Dès lors, ce qui est proposé aujourd’hui ne doit pas être interprété comme la recherche d’une doctrine absente, mais plutôt comme une démarche visant à structurer et clarifier la vision.
Les États modernes ne se contentent plus de politiques étrangères fondées sur les usages et les traditions ; ils s’attachent à les inscrire dans un cadre de référence explicite, garantissant cohérence et continuité tout en  facilitant la transmission de la vision diplomatique d’une génération à l’autre.
Dans ce contexte, il convient de rappeler que Son Excellence le ministre des Affaires étrangères, M. Mohamed Salem Ould Merzoug, a annoncé, dès les premiers jours de sa prise de fonctions, plusieurs objectifs à court terme, parmi lesquels figuraient l’élaboration d’un cadre de référence pour une doctrine diplomatique mauritanienne, ainsi que l’adoption en conseil des ministres, d’un décret portant création de l’Académie diplomatique mauritanienne. Cela traduit une conscience précoce de l’importance du cadre  institutionnel et théorique de l’action diplomatique.
L’Académie diplomatique mauritanienne a d’ailleurs contribué, à travers ses colloques, conférences et programmes de formation, à esquisser les grandes lignes de cette doctrine, en approfondissant la réflexion sur les constantes de la politique étrangère, en mettant en valeur la spécificité de la position géopolitique de la Mauritanie — carrefour entre le Maghreb, le Sahel et l’Afrique atlantique — et en articulant l’action diplomatique autour des enjeux de sécurité, de développement et de diplomatie culturelle.

 

Un espace de réflexion stratégique
Dans cette perspective, l’Académie s’est affirmée comme un espace de réflexion stratégique contribuant à ancrer une approche fondée sur  l’anticipation et la cohérence, plutôt que sur l’improvisation et les réactions ponctuelles.
Enfin, l’appel adressé aux missions diplomatiques pour  une participation à l’élaboration de la doctrine diplomatique s’inscrit pleinement dans une logique de concertation. Ces missions, du fait de leur contact quotidien avec les partenaires internationaux, disposent d’une connaissance pratique des mutations en cours et, parfois, des écarts entre le discours officiel et les exigences du terrain.
Leur implication dans ce processus ne remet nullement en cause la centralité de la décision, mais en renforce au contraire le réalisme, faisant de la doctrine diplomatique le produit cumulatif de l’expérience de l’État, et non un exercice théorique déconnecté.

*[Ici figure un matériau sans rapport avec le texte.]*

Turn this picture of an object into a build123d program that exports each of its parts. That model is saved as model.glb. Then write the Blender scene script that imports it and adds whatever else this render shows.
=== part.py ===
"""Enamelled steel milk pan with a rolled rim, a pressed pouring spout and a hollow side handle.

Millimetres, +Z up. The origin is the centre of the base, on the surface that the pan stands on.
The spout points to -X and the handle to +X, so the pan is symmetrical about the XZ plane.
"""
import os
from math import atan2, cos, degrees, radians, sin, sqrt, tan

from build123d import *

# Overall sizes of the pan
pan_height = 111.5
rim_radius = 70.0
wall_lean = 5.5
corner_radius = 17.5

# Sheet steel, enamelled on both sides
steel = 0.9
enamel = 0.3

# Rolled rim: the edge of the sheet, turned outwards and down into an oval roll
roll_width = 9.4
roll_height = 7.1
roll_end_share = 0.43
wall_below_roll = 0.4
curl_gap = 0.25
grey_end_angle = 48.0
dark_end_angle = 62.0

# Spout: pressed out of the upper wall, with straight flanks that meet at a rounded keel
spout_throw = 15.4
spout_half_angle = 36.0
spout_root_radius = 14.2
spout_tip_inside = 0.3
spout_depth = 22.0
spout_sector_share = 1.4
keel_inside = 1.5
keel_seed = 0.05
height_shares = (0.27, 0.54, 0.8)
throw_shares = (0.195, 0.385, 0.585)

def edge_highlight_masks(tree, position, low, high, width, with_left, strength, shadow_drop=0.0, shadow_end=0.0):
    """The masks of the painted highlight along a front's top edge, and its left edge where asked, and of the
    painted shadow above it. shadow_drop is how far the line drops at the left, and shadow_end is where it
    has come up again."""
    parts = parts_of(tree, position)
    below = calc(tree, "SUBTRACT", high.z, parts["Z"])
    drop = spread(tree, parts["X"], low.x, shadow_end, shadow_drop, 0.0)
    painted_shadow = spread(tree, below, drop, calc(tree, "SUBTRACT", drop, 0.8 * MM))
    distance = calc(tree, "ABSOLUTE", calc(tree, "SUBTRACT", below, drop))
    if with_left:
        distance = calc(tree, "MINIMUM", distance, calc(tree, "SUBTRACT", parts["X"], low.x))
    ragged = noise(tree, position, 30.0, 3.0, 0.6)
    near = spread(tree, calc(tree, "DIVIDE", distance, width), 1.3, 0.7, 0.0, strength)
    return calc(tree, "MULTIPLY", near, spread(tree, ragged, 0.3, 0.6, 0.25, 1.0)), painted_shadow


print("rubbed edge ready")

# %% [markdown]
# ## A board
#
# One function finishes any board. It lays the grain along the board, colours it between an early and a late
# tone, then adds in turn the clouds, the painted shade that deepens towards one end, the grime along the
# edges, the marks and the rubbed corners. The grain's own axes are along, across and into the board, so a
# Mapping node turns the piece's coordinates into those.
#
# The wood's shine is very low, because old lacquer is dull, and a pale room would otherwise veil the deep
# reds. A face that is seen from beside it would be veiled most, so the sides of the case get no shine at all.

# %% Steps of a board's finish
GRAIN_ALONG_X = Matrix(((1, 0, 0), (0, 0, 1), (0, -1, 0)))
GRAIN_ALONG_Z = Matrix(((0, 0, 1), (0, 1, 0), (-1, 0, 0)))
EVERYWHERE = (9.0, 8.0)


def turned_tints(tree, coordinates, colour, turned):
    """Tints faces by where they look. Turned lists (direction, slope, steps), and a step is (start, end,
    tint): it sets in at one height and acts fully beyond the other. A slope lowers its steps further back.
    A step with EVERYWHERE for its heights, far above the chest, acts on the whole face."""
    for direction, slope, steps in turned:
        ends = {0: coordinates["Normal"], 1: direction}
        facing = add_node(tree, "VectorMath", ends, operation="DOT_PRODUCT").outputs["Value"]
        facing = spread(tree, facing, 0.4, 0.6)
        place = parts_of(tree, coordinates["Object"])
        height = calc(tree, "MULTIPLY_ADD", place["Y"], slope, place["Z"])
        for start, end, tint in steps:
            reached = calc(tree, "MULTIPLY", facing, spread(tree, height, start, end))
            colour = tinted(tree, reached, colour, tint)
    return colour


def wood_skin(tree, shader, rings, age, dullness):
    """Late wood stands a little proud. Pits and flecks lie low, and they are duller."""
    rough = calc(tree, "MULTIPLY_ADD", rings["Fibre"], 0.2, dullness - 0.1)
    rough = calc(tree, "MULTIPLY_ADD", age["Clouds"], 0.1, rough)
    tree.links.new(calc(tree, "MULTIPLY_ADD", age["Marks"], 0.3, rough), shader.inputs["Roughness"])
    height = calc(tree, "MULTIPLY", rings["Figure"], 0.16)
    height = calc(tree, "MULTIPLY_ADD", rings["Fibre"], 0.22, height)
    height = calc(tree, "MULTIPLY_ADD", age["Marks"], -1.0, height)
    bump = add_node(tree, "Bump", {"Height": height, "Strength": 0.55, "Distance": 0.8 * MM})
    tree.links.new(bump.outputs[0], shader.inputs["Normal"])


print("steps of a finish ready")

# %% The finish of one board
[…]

En définitive, le débat autour de la doctrine diplomatique mauritanienne gagnerait à être conduit avec sérénité et responsabilité, dans l’objectif de renforcer l’efficacité de la diplomatie nationale, de consolider la position du pays et de préserver ses constantes, plutôt que de remettre en cause un parcours qui, dans son essence, est demeuré cohérent au fil du temps.